Assuming we start with a filtered string, our use of reduce will look something like the following:

(reduce
    (fn [stack item] ;; the reducing function
        ;; do something here
        )
    []       ;; the initial value of `stack` passed to the function
    "{}()[]" ;; our filtered input string goes here
    )

As we work our way through the filtered string, calling our reducing function for each value, we will use a stack to keep track of the matching parens. The initial value of the stack will be an empty vector.

From there, the body of our reducing function needs to account for three cases.

First, whenever we encounter an opening bracket, we need to push it onto the stack so that later on when we encounter a closing bracket we can check the top of the stack to ensure a match.

Second, whenever we encounter a closing bracket, if that bracket closes whatever is sitting on the top of the stack, we have a match set of brackets and we need to pop that opening bracket off the stack.

And finally, if the first two cases don't apply, we have encountered an unmatched bracket. We'll simply push it onto the stack for future reference.

Let's look at how this reducing function might be written in code. Since we have three conditions, we'll use cond to address them. Recall that cond consists of a boolean test and a corresponding bit of code to run when that test passes.

(fn [stack item]
    (cond
        ;; if we're looking at an opening bracket, add it to the stack
        ((set "({[") item) (conj stack item)

        ;; otherwise, we're looking at a closing bracket

        ;; if the last element of the stack is an opening bracket
        ;; and the current item closes the last item in the stack
        ;; we have a match, so remove the opening bracket from the stack
        (and ((set "({[") (last stack))
             (= ({ \) \(, \} \{, \] \[ } item) (last stack)))
        (pop stack)

        ;; we have a mismatch, add it to the stack
        :else (conj stack item)))

The first condition to cond uses the same trick using set above. If the current item is an opening bracket, we'll conj it onto the stack.

The second condition is a little more involved, but still rather simple. Since we know at this point we're dealing with a closing bracket, we need to see if it closes the last element on the stack. We first check that the last element on the stack is, in fact, an opening bracket. If that's true, we now need to check if the current closing bracket closes that opening bracket, so as to avoid something like "{)". To do this, we look up our current item in a map between opening and closing brackets and compare it to the last item on the stack. The map lookup follows the same idea with the set above, using a map as a function, with a particular bracket as an argument.

For example:

;; right curly bracket returns left curly bracket
({ \) \(, \} \{, \] \[ } \}) ;; => \{

;; right parent returns left paren
({ \) \(, \} \{, \] \[ } \)  ;; => \(

If we have a match between opening and closing brackets, we pop the corresponding opening bracket off the stack.

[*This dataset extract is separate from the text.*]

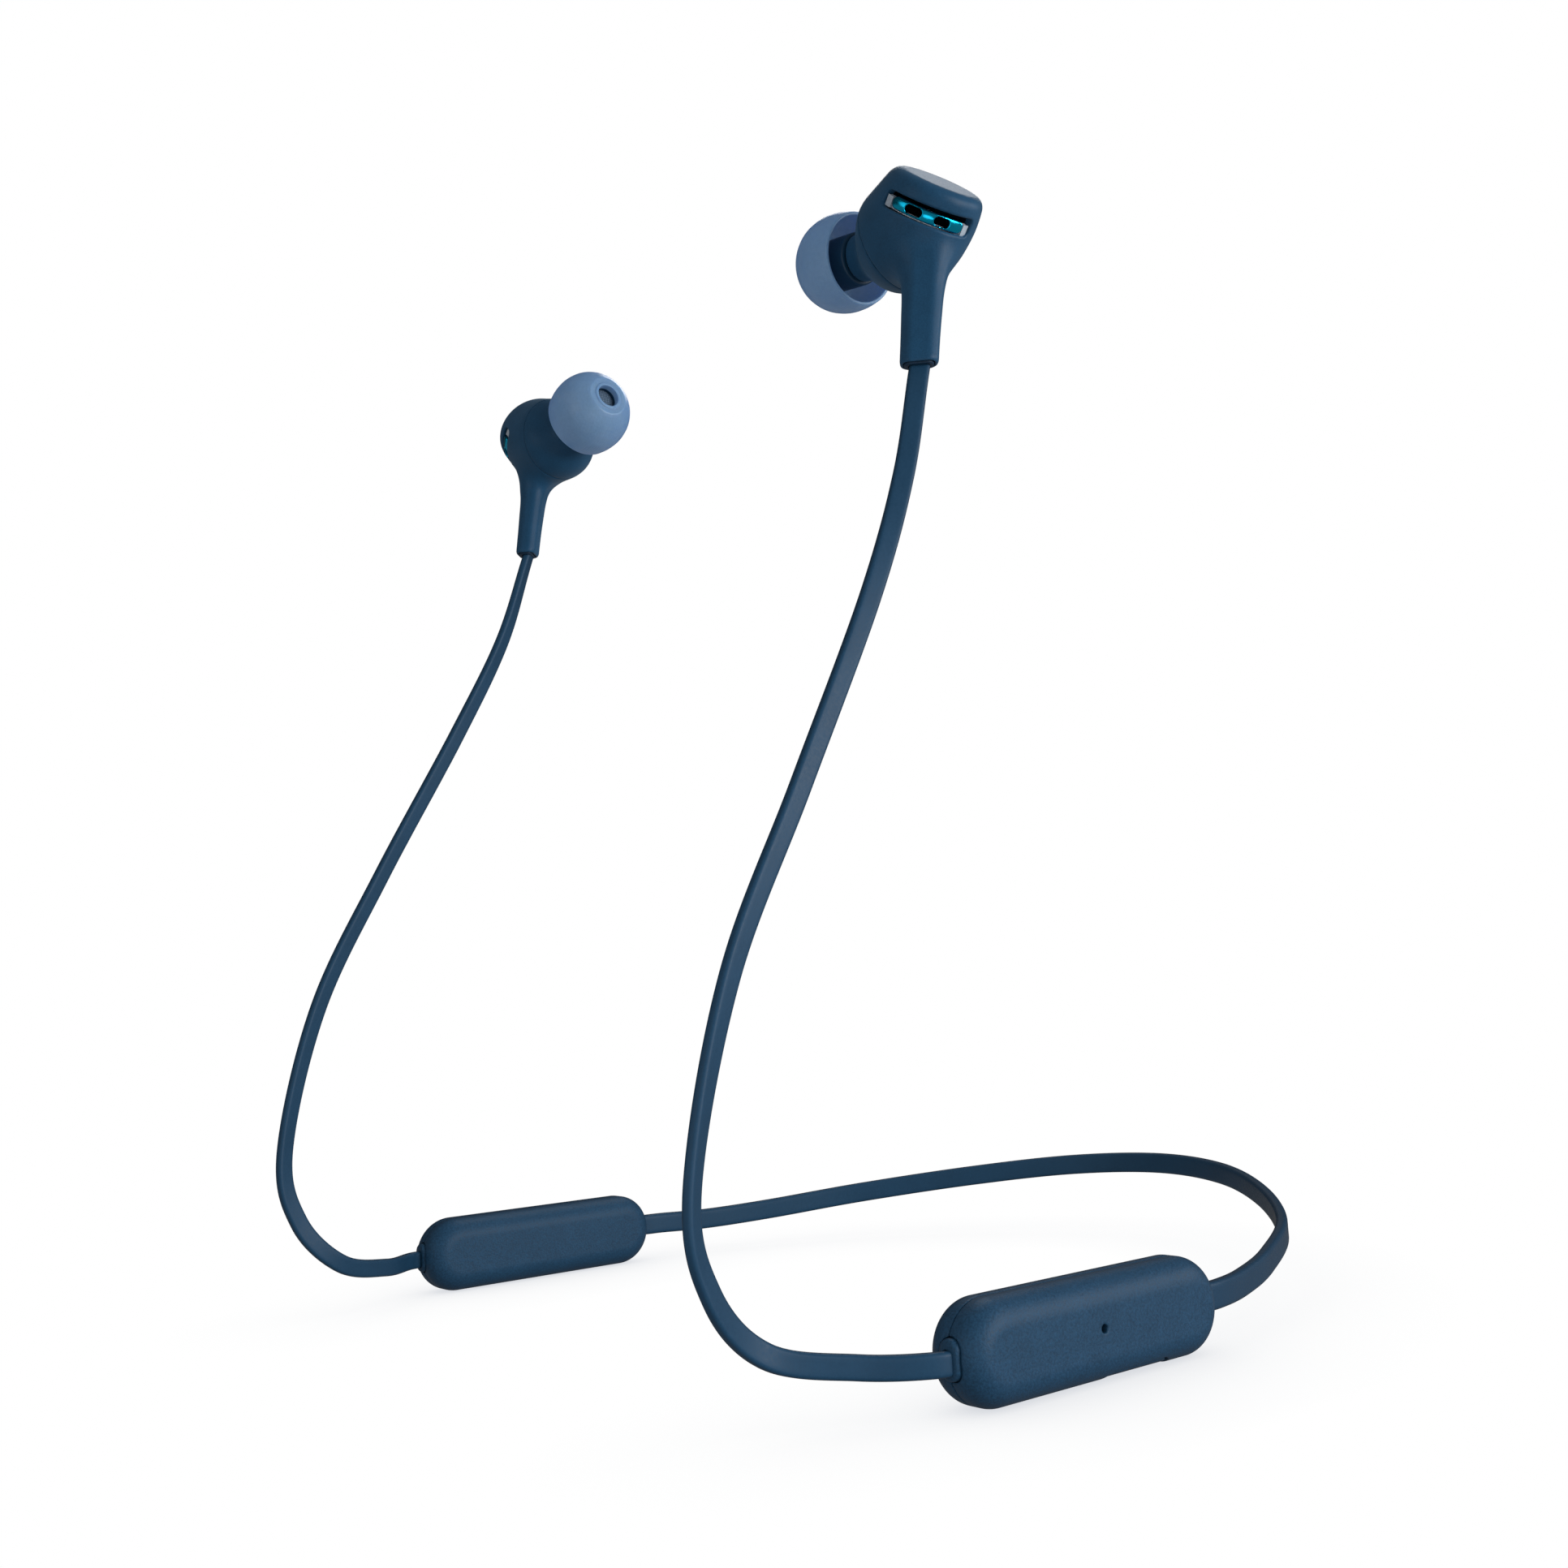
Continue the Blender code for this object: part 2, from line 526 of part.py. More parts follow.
def earbud(side, label):
    """All pieces of one earbud, moved to its place above the ear cable."""
    plate = arc_piece("duct_plate", -0.85, 0.45, 4.95, 5.2, -57.4, 57.4, 12)
    for start, stop in ((-56.9, -47.5), (47.5, 56.9)):
        combine(plate, arc_piece("t", -0.8, 0.4, 5.05, 5.65, start, stop, 3), "UNION")
    cut(plate, arc_piece("t", -0.5, 0.6, 4.7, 5.3, -34, 34, 8))
    screen = turned("nozzle_mesh", ((15.77, 1.62), (16.05, 1.62), (16.15, 1.2)), BODY, NOZZLE_WAY,
                    count=20)
    pieces = [rear_shell(), front_shell(), grille_bar(), plate, screen, clasp_magnet(),
              strain_relief()] + speaker() + ear_tip()
    place = earbud_place(side)
    for piece in pieces:
        piece.data.transform(place)
        if side < 0:
            piece.data.flip_normals()
        finish = BUD_FINISH[piece.name.split(".")[0]]
        piece.name = label + "_" + piece.name.split(".")[0]
        tidy(piece)
        paint(piece, finish)
    return pieces


def earbud_place(side):
    """Stand the earbud on its stem's foot, mirrored for the right ear."""
    mirror = Matrix.Scale(-1, 4, (1, 0, 0)) if side < 0 else Matrix.Identity(4)
    return mirror @ Matrix.Translation(STEM_FOOT * MM)


# ---------------------------------------------------------------- joints and assembly
def pivot(name, spot, pieces):
    """An empty on the joint axis that carries the pieces which move with it."""
    empty = bpy.data.objects.new(name, None)
    empty.location = Vector(spot) * MM
    empty.empty_display_size = 0.004
    bpy.context.collection.objects.link(empty)
    bpy.context.view_layer.update()
    for piece in pieces:
        piece.parent = empty
        piece.matrix_parent_inverse = empty.matrix_world.inverted()
    return empty


def ear_cables(side, label):
    path = EAR_PATH
    if side < 0:
        turned_path = [(*p[:3], turn) for p, turn in zip(EAR_PATH, RIGHT_TURN)]
        path = mirrored(turned_path)
    g, last = gap_in(path, EAR_HINGE), len(path) - 1
    lower = ribbon(label + "_ear_cable_lower", path, 0.08, EAR_HINGE - g, 18, EAR_RIBBON)
    upper = ribbon(label + "_ear_cable_upper", path, EAR_HINGE + g, last, 9, EAR_RIBBON)
    centre, _, _ = cable_frame(path, EAR_HINGE)
    pivot(label + "_cable_base_axis", spline([p[:3] for p in path], 0), [lower])
    pivot(label + "_cable_bend_axis", centre, [upper])


def neck_cables():
    whole = NECK_PATH + tuple(reversed(mirrored(NECK_PATH)))[1:]
    last = len(whole) - 1
    g = gap_in(whole, NECK_HINGE)
    ribbon("neck_cable", whole, NECK_HINGE + g, last - NECK_HINGE - g, 18, NECK_RIBBON)
    left = ribbon("left_neck_cable", whole, 0, NECK_HINGE - g, 10, NECK_RIBBON)
    right = ribbon("right_neck_cable", whole, last, last - NECK_HINGE + g, 10, NECK_RIBBON)
    return left, right, Vector(NECK_PATH[NECK_HINGE])


def build_side(side, label, neck, unit_pieces, hinge):
    front = boot(label + "_front_boot", side, -1, (2.4, 3.6), (1.3, 2.5), 0.2)
    rear = boot(label + "_rear_boot", side, 1, (2.4, 4.0), (1.75, 3.25), 0.1)
    spot = Vector((side * hinge.x, hinge.y, hinge.z))
    pivot(label + "_unit_axis", spot, unit_pieces + [neck, front, rear])
    ear_cables(side, label)
    pieces = earbud(side, label)
    foot = Vector((side * STEM_FOOT.x, STEM_FOOT.y, STEM_FOOT.z - 0.4))
    pivot(label + "_earbud_axis", foot, [p for p in pieces if "eartip" not in p.name])
    tip = earbud_place(side) @ ((BODY + NOZZLE_WAY * TIP_AT) * MM) / MM
    pivot(label + "_eartip_axis", tip, [p for p in pieces if "eartip" in p.name])


left_neck, right_neck, neck_hinge = neck_cables()
build_side(1, "left", left_neck, left_unit(), neck_hinge)
build_side(-1, "right", right_neck, right_unit(), neck_hinge)
for key_name, key_y in KEYS.items():
    cap = key(key_name + "_button", key_y, KEY_SIZE)
    pivot(key_name + "_axis", in_unit(1, -UNIT_THICK / 2, key_y, 0), [cap])
power = key("power_button", POWER_Y, (POWER_SIZE, POWER_SIZE))
pivot("power_axis", in_unit(1, -UNIT_THICK / 2, POWER_Y, 0), [power])
pivot("usb_cover_axis", in_unit(1, PORT_X, PORT_Y + PORT_LONG / 2, -UNIT_HEIGHT / 2 + 0.1),
      usb_cover())
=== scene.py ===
"""Finished look of the neckband earphones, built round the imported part.

Lengths are millimetres in the part's own frame, +Z up, where the wearer faces -Y and their
left is +X.  Only the studio's and the materials' lengths are metres.  Unit and earbud shapes
are written for the left side and mirrored for the right one."""

import json
from math import cos, pi, radians, sin

import bpy
import numpy as np
from mathutils import Matrix, Vector
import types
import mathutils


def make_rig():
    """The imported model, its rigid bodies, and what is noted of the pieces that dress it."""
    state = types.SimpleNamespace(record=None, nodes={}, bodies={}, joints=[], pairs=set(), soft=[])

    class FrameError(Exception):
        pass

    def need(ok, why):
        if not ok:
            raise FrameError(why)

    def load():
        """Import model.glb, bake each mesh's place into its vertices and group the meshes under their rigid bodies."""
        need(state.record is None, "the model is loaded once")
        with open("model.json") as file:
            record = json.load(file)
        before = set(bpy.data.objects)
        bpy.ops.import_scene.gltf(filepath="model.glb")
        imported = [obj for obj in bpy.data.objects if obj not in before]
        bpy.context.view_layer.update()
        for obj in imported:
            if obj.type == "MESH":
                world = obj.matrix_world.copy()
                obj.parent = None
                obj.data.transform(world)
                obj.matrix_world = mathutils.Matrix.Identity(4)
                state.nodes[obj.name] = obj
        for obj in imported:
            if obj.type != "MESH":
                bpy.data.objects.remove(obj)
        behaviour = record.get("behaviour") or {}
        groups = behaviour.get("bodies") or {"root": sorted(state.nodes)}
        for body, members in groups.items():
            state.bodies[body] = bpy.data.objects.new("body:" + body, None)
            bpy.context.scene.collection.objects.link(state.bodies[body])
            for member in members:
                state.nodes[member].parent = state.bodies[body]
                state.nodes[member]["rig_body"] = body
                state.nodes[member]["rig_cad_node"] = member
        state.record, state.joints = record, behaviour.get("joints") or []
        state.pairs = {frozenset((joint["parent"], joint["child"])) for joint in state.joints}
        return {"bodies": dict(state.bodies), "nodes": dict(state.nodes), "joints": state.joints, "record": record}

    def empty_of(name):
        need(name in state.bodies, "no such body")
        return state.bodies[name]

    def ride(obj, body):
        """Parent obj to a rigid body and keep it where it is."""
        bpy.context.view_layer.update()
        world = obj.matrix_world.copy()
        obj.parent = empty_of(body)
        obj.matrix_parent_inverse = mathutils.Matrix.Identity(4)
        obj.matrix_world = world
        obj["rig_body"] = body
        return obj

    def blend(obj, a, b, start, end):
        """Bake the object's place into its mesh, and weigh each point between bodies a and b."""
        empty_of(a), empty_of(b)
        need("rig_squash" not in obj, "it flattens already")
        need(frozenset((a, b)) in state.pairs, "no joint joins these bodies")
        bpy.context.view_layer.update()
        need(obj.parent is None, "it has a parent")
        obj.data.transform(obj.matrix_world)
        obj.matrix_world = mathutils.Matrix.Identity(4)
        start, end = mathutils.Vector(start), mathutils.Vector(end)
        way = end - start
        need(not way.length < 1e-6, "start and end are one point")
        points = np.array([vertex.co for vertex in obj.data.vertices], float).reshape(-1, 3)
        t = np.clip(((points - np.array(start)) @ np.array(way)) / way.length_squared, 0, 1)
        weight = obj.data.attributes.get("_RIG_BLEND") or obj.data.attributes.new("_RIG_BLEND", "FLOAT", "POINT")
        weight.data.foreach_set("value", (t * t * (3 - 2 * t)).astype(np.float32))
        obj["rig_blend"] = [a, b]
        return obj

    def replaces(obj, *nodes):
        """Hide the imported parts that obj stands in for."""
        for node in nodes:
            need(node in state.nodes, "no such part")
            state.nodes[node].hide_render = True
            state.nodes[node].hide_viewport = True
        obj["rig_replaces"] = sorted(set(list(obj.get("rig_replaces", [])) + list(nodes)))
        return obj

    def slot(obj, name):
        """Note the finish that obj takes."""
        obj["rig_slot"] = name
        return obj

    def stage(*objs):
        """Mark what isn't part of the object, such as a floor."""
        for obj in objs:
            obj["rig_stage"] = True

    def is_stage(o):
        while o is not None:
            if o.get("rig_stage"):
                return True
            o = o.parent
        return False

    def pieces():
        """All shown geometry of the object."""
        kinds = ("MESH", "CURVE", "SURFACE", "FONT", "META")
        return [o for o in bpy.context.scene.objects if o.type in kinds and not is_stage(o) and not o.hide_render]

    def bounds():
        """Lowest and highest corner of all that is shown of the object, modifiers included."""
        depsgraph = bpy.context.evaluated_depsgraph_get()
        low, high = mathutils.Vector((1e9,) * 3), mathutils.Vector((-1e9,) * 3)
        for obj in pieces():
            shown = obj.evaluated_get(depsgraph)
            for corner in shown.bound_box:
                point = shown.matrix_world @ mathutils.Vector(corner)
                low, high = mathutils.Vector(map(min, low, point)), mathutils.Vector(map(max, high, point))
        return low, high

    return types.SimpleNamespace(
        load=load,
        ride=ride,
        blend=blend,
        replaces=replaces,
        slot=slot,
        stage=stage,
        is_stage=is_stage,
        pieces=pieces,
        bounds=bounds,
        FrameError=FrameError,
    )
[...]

If we reach the final condition, we know that we have an unbalanced bracket. To keep track of this fact, we simply add it to the stack.

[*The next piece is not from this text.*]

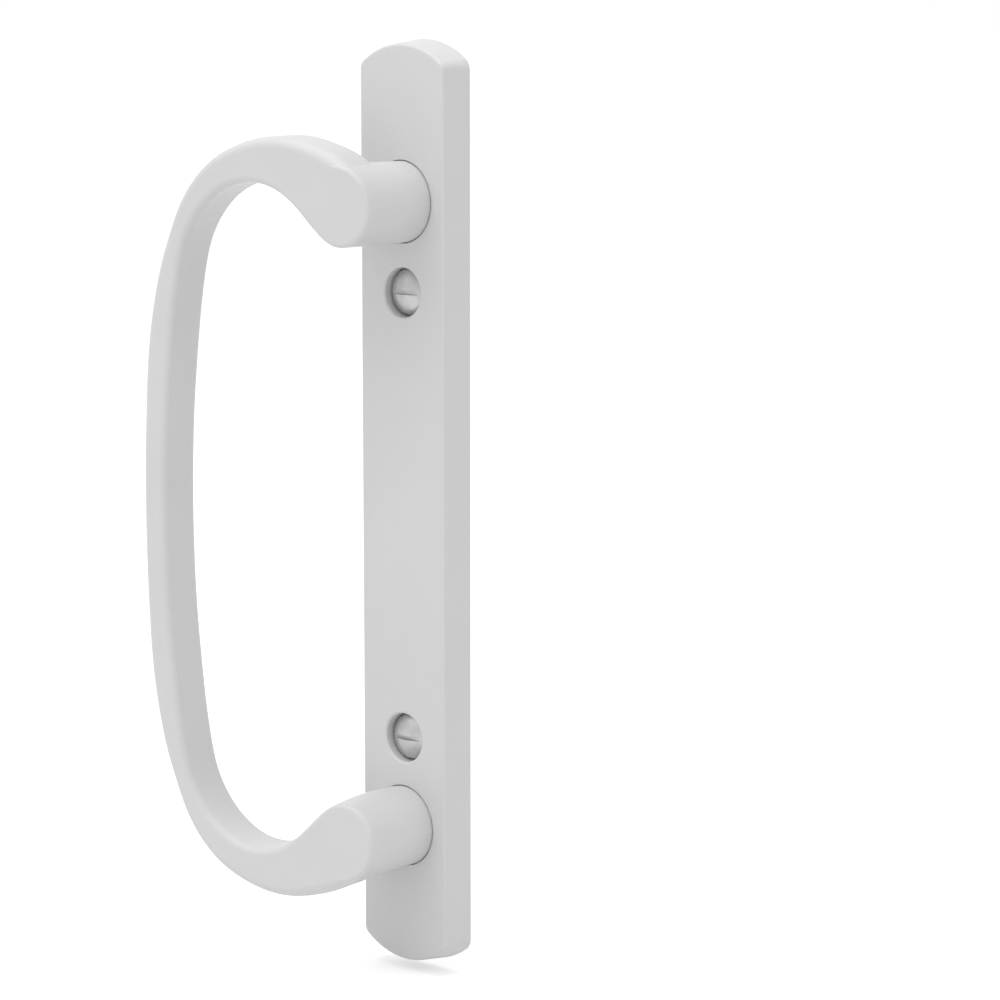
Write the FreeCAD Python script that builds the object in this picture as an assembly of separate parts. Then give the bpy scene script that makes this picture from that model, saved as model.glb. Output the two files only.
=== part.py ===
import FreeCAD, Part
import math
import os

# Sliding door pull handle: a long escutcheon plate with an offset D-shaped pull.
# Millimetres. X runs across the plate, Z runs up the door, +Y points into the door.
# The origin lies on the door's surface, midway between the two mounting screws.

# Plate
screw_spacing = 100.0
plate_top = 105.2
plate_bottom = 101.9
plate_width_back = 27.2
plate_width_front = 25.6
plate_thickness = 7.5
plate_arch_radius = 21.0
plate_corner_radius = 3.2
plate_edge_radius = 0.7
plate_front_wall = 2.4
plate_side_wall = 2.3
rib_thickness = 1.8
cross_rib_heights = (0.0, 17.0, 34.0, 60.0, 90.0)

# Mounting screws, seen through the plate's front
screw_shank_radius = 2.5
screw_neck_radius = 2.24
screw_thread_start = 1.0
screw_hole_play = 0.3
screw_bore_radius = 5.55
screw_bore_depth = 3.8
screw_bore_chamfer = 0.35
screw_boss_radius = 7.5
screw_head_radius = 4.95
screw_head_edge = 1.8
screw_head_dome = 1.7
screw_slot_width = 1.0
screw_slot_depth = 1.0
screw_reach_behind_plate = 11.0
screw_tip_chamfer = 0.6

# Legs of the pull and the screws that hold them from behind
leg_spacing = 140.0
leg_radius = 8.9
leg_mid_radius = 9.05
leg_end_radius = 9.5
leg_reach = 22.0
leg_edge_radius = 0.9
leg_middle_share = 0.45
seat_play = 0.25
seat_depth = 0.8
fixing_shank_radius = 3.0
fixing_thread_play = 0.05
fixing_hole_play = 0.3
fixing_thread_depth = 10.0
fixing_tap_spare = 3.0
fixing_head_radius = 5.4
fixing_head_height = 3.3
fixing_head_play = 0.4
fixing_bore_depth = 3.9
fixing_boss_radius = 8.2
fixing_recess_span = 5.6
fixing_recess_width = 1.3
fixing_recess_depth = 1.9

# Loop of the pull: its flat front lies in a plane that leans away from the door
loop_tilt = 0.18
loop_depth_at_leg = 11.9
loop_depth_at_grip = 12.0
loop_front_radius_at_leg = 1.1
loop_front_radius_at_grip = 1.6
loop_shoulder_radius_at_leg = 3.0
loop_back_radius = 2.3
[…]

At this point, our reducing function will return an empty vector if all brackets are balanced. If the returned vector has any members, we know that we have unbalanced brackets.

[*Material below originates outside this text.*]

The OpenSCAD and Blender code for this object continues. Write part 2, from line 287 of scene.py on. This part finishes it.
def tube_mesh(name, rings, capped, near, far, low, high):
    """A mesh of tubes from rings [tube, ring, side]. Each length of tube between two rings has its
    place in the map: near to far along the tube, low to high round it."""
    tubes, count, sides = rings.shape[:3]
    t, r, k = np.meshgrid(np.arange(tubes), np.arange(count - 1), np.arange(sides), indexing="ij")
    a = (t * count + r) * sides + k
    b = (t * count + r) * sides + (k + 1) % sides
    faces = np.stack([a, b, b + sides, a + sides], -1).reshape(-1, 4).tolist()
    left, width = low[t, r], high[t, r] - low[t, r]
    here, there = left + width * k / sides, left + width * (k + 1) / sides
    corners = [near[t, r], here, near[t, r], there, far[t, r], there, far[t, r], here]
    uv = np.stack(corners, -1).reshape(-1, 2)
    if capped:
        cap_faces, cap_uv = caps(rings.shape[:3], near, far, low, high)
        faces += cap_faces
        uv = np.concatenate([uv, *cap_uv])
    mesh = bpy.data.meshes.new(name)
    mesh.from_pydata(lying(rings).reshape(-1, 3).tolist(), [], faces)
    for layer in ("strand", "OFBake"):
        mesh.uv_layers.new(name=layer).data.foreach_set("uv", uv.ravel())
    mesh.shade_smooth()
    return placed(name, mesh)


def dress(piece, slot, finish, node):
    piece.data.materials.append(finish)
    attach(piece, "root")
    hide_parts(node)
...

In order for the balanced? function to return either true or false, we simply need to call empty? on the resulting vector.

In sum, our balanced? function will first filter the input string to remove non-bracket characters. It will then reduce the resulting characters to an alternatively empty or non-empty vector. And then finally, it will return the result of calling empty? on that vector.

Using the ->> macro which takes an initial argument and threads it through any number of forms as the last argument, we can write our balanced? function just as described above. The result is as follows:

(defn balanced? [s]
    (->> s
        ;; remove non-bracket characters
        (filter #{\[ \] \( \) \{ \}})

        ;; reduce down to an empty or non-empty vector
        (reduce
            (fn [stack item]
                (cond
                    (#{ \( \{ \[ } item) (conj stack item)

                    (and (#{ \( \{ \[ } (last stack))
                         (= ({ \) \(, \} \{, \] \[ } item) (last stack)))
                    (pop stack)

                    :else (conj stack item)))
        [])

        ;; return whether we have any unbalanced brackets
        empty?))

And there it is: a fairly simply way to check a string for unbalanced brackets in a function style.